Prosegue lo sciopero nazionale: nubi di guerra civile in Ecuador.

Continua il racconto del nostro responsabile America Latina, Francesco Bonini, delle proteste in Ecuador. 

Siamo a più di 12 giorni di sciopero. Lo scorso giovedì ( 23 giugno) resterà alla storia per la sproporzionata repressione realizzata contro l’enorme manifestazione indigena nella capitale Quito. La giornata era iniziata con toni distensivi e con l’apertura del governo verso una richiesta avanzata il giorno anteriore dal lider del movimento indigena Leonidas Iza.

I militari infatti hanno liberato il centro di cultura occupato preventivamente 4 giorni prima, permettendo ai manifestanti realizzare l’assemblea popolare nel loro spazio storico di riunione. L’assemblea ha confermato i 10 punti presentati al Governo su cui non ha ricevuto risposte soddisfacenti, dichiarando di continuare le mobilitazioni fino all’apertura di un dialogo diretto con il Presidente.

Dopo l’assemblea migliaia di persone si sono dirette verso il Parlamento, con a capo donne di tutte le nazionalità indigene dell’Ecuador, con l’intenzione di realizzare un atto dimostrativo e pacifico di pressione ai lavori del Parlamento.

Di fronte al Parlamento, verso le 15 di pomeriggio, sono iniziati scontri violentissimi placati solamente a tarda notte, con cecchini appostati sui tetti degli edifici circostanti, granate, un numero infinito di gas lacrimogeni, molti dei quali, denuncia la Conaie, scaduti nel 2013.

Per il momento è stato ufficializzato un morto e centinaia di feriti gravi. Si teme però che il saldo possa essere peggiore. Attualmente sono 4 i morti tra i manifestanti dall’inizio dello sciopero.

Mentre nella zona del Parque Arbolito si scatenava l’inferno nel silenzio del Governo, a pochi chilometri, nella Quito che si autodefinisce “gente de bien” montava la protesta contro lo sciopero, contro gli indigeni, con slogan a forti tinte razziste. Quando questa manifestazione si è mossa verso la zona delle proteste per alcuni momenti si è temuto lo scontro, fortunatamente poi non avvenuto.
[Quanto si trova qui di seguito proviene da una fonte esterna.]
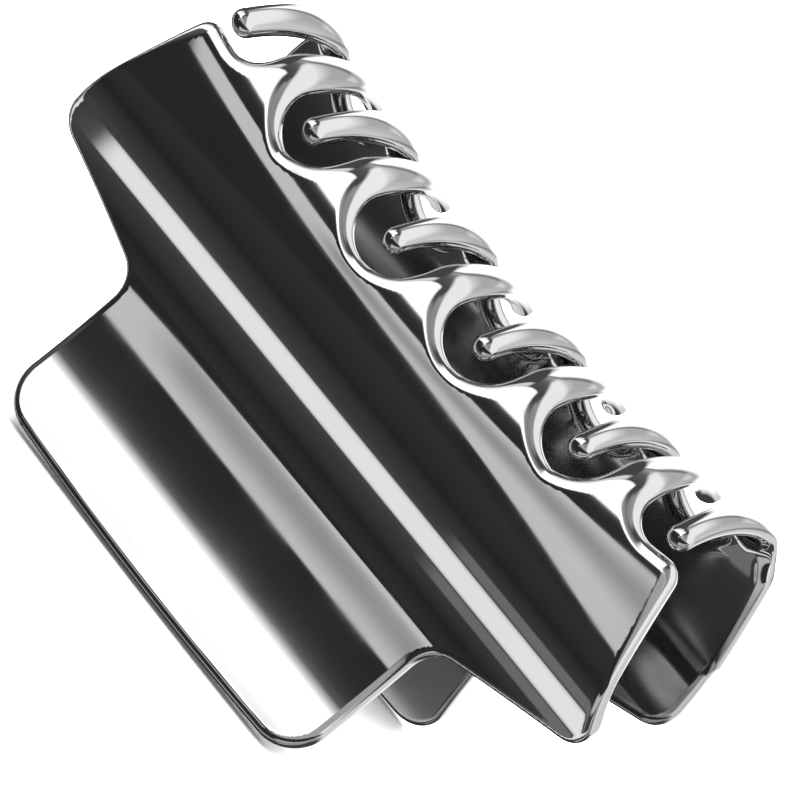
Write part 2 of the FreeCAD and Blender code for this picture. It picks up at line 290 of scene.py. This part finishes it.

Durante la mattinata del 24 giugno, si è diffusa la proposta da parte di una parte del Parlamento di procedere con la “muerte cruzada” ossia la destituzione del Presidente in base all’articolo 130 della Costituzione. La proposta ha ottenuto varie adesioni senza però raggiungere il numero minimo stabilito dalla legge. Scampato il pericolo del parlamento, pochi minuti fa, a reti unificate, è riapparso il presidente del Governo Lasso.

In un discorso di inusuale violenza ha comunicato (quindi autorizzato) che la polizia utilizzerà l’uso progressivo della forza contro i manifestanti e chiudendo ogni possibilità di dialogo. Nubi nere di guerra civile coprono Quito.